Natürlich ging der Airbus-Chef auch erneut auf die spezifischen deutschen Probleme bei Rüstungsgütern für den deutschen Gebrauch ein. Unbemannte Luftfahrzeuge gebe es weltweit nicht mit ziviler Zulassung – nur in Deutschland meint man, es geht nicht ohne, griff Enders noch mal die deutsche Debatte um Drohnen wie den EuroHawk auf.

Allerdings räumte Enders auch eigene Fehler der Industrie bei den Produkten ein, die nach inzwischen auch offizieller Ansicht des deutschen Verteidigungsministeriums zu spät, zu teuer und mit Mängeln kommen: Ein Hauptfehler sei es gewesen, den Vertrag für das Transportflugzeug A400M mit seinem engen Zeit- und Kostenrahmen zu  akzeptieren. Als dann durch politischen Druck auch statt des vorgesehenen kanandischen Triebwerks ein europäischer Ersatz erst entwickelt werden musste, sei das Projekt endgültig ins Schlingern gekommen.

Airbus habe mit dem neuen Transportflieger schon jetzt so viel Verlust gemacht, dass das Unternehmen an keinem einzigen der bereits bestellten 175 Exemplare etwas verdienen werde, klagte Enders. Erst von späteren Exportaufträgen erwarte die Firma Gewinn. Einen Vertrag wie den so genannten commercial approach für den A400M werde Airbus deshalb künftig nie wieder unterschreiben.
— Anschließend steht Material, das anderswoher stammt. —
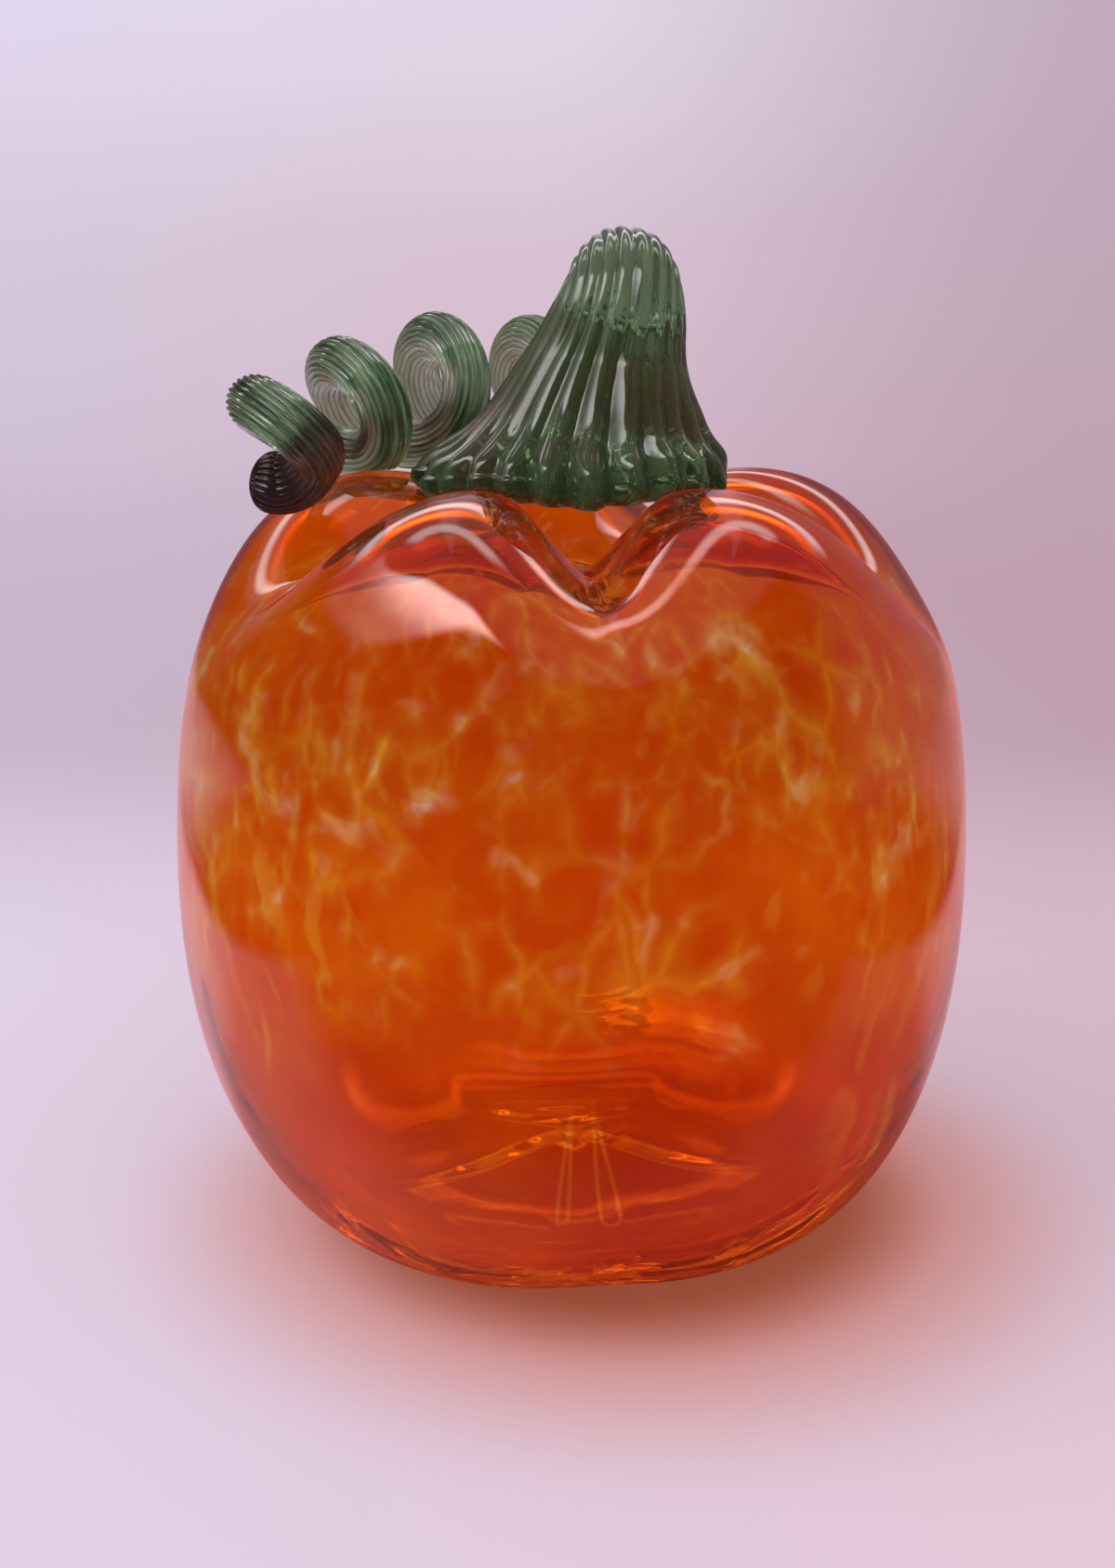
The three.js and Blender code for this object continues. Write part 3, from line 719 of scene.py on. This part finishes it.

Endershatt aber  auch eine positive Nachricht mitgebracht: Das erste A400M-Exemplar, das für die deutsche Luftwaffe vorgesehen ist, absolvierte am Dienstagnachmittag von Sevilla aus seinen Erstflug. Die Maschine sollte sieben Stunden in der Luft bleiben, um auch die Nachtflugfähigkeit zu testen. Die Auslieferung ist für Ende November vorgesehen.